I turned 13 when Elvis hit the big times in 1956 with his first RCA
hit. A year later Buddy Holly stepped in to give the King some
competition. One of Buddy's major talents, besides his unique singing
style and his songwriting ability, is often downplayed. Buddy was also
a skilled lead guitar player, developing a unique rockabilly style all
his own on his Fender Strat. Gary Busey attempts to capture this aspect
of Buddy's persona. There were other contemporary master guitar rockers
of equal caliber, such as Chuck Berry, Carl Perkins, and Eddie Cochran,
but Buddy's talent is often overlooked.
As noted by others, Busey is the driving force behind the success of "The Buddy Holly Story." Not only does the script play with the facts of Buddy's life, but it even interjects several anachronisms for the two years of Buddy's popularity, basically 1957-1959. One that comes to mind is the scene where Buddy and Maria are watching a 3-D movie. Buddy is disenchanted with it all and tells Maria that it'll never last. It's just a fad. In reality there were no 3-D movies in circulation at the time. The heyday for 3-D was in the early 1950's. By 1955 the fad had already faded. Yet another example where just a little research would have sufficed to make the story more believable.

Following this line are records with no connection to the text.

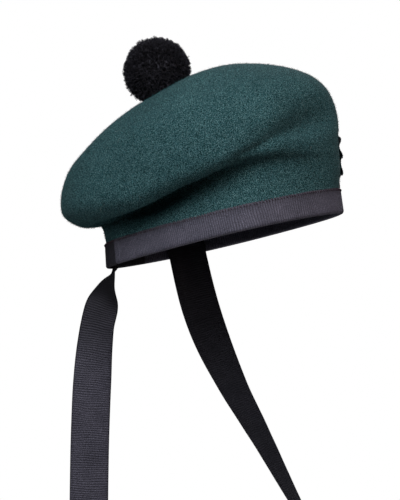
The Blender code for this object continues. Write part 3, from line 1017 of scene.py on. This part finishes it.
# One row for each bend of a pleat: its place round the cockade as a share of a pleat from the crest,
# and its lift as a share of the pleat's rise
PLEAT_BENDS = [
    (-0.50, 0.46), (-0.30, 0.56), (-0.12, 0.84), (0.02, 1.00), (0.14, 0.94), (0.20, 0.82),
    (0.14, 0.68), (0.05, 0.60), (0.10, 0.52), (0.28, 0.46), (0.50, 0.46),
]

# Painted shade in the tucks, and the lifts between which it lightens, as shares of the pleat's rise
TUCK_PAINTED_SHADE = 0.12
TUCK_LIFTS = (0.52, 0.92)

# Covered button: its radius as a share of the cockade's, the heights of its crown and of the edge of
# its dome, and how square the dome is
BUTTON_SHARE = 0.31
BUTTON_RISE = 0.0052
BUTTON_EDGE = 0.0016
BUTTON_SQUARE = 2.6

# Its foot: radius as a share of the button's, and height
BUTTON_FOOT_SHARE = 0.9
BUTTON_FOOT = 0.0010

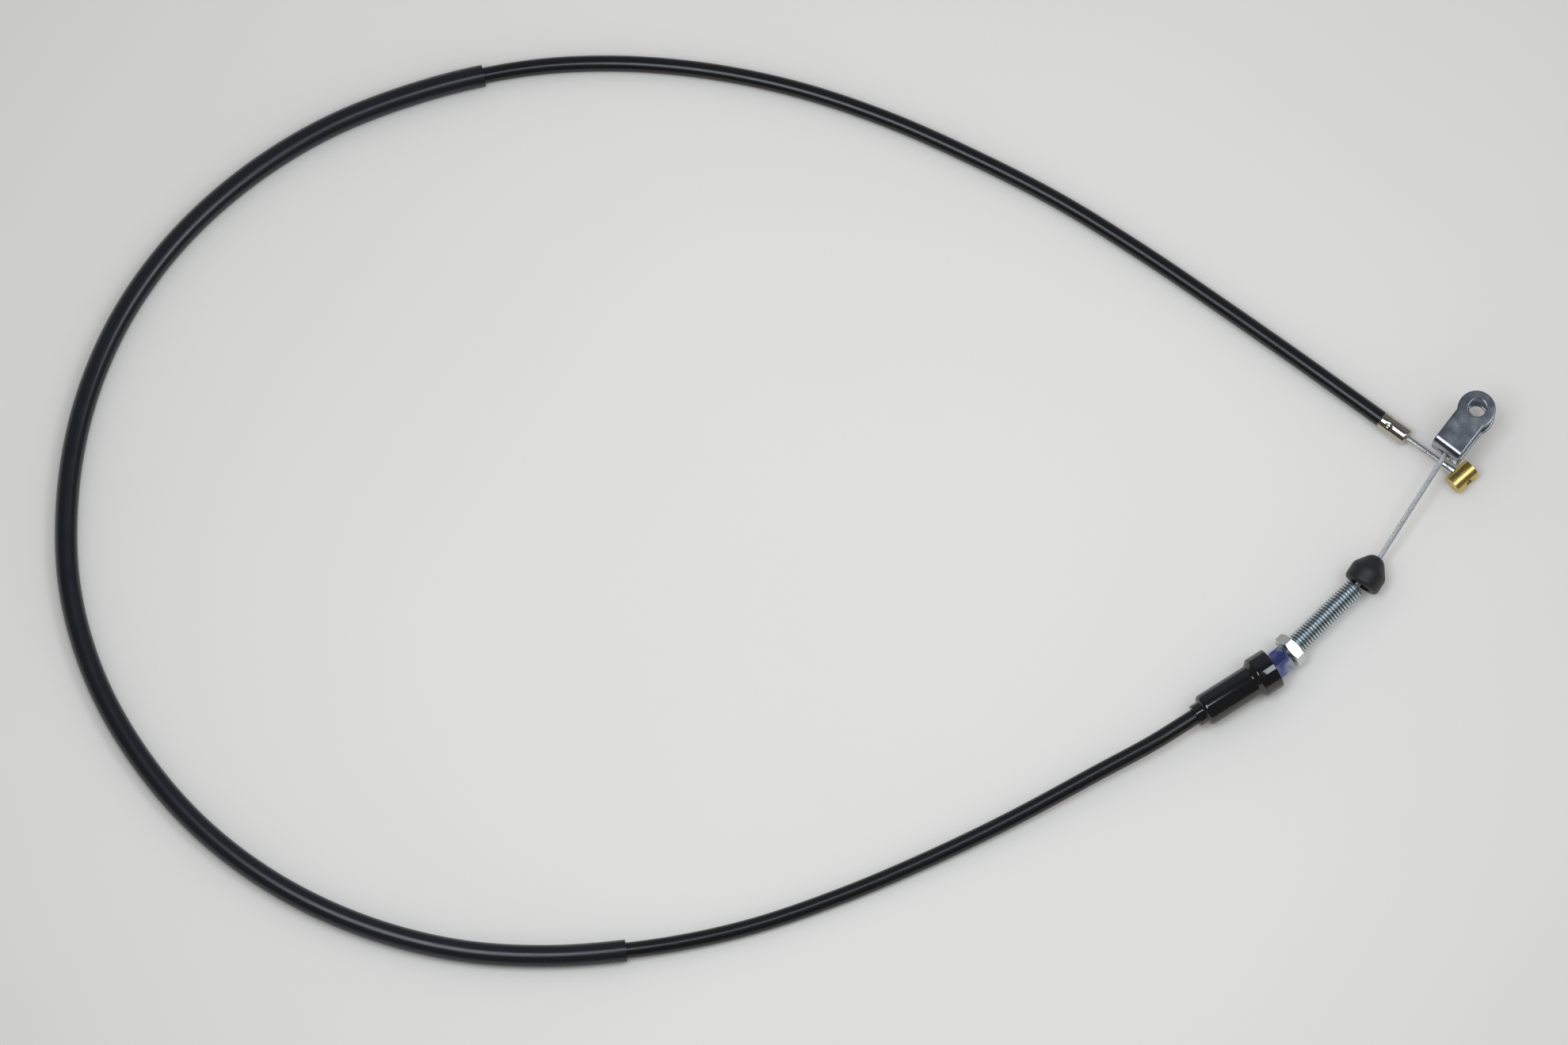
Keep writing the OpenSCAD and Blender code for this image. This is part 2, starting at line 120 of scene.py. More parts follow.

At times it is difficult to separate what really happened from urban legends surrounding Buddy's career. The story about how the Crickets got their name may or may not be apocryphal, but it certainly did not take place the way it is presented in the movie. Another problem with the film is how Buddy's parents are depicted. Certainly Buddy's parents were supportive of his musical career. "Maybe Baby" is credited to Buddy's mother and she did have input into the writing of the song.
It's good that Buddy's biggest hits were used in the movie, but I miss hearing one of my favorites, "I'm Looking For Someone to Love." I'm proud that as a result of this movie, Buddy's music was reissued for a new generation to hear. His legacy is one of the very best from the early days of rock 'n' roll. Rave on, Buddy, rave on.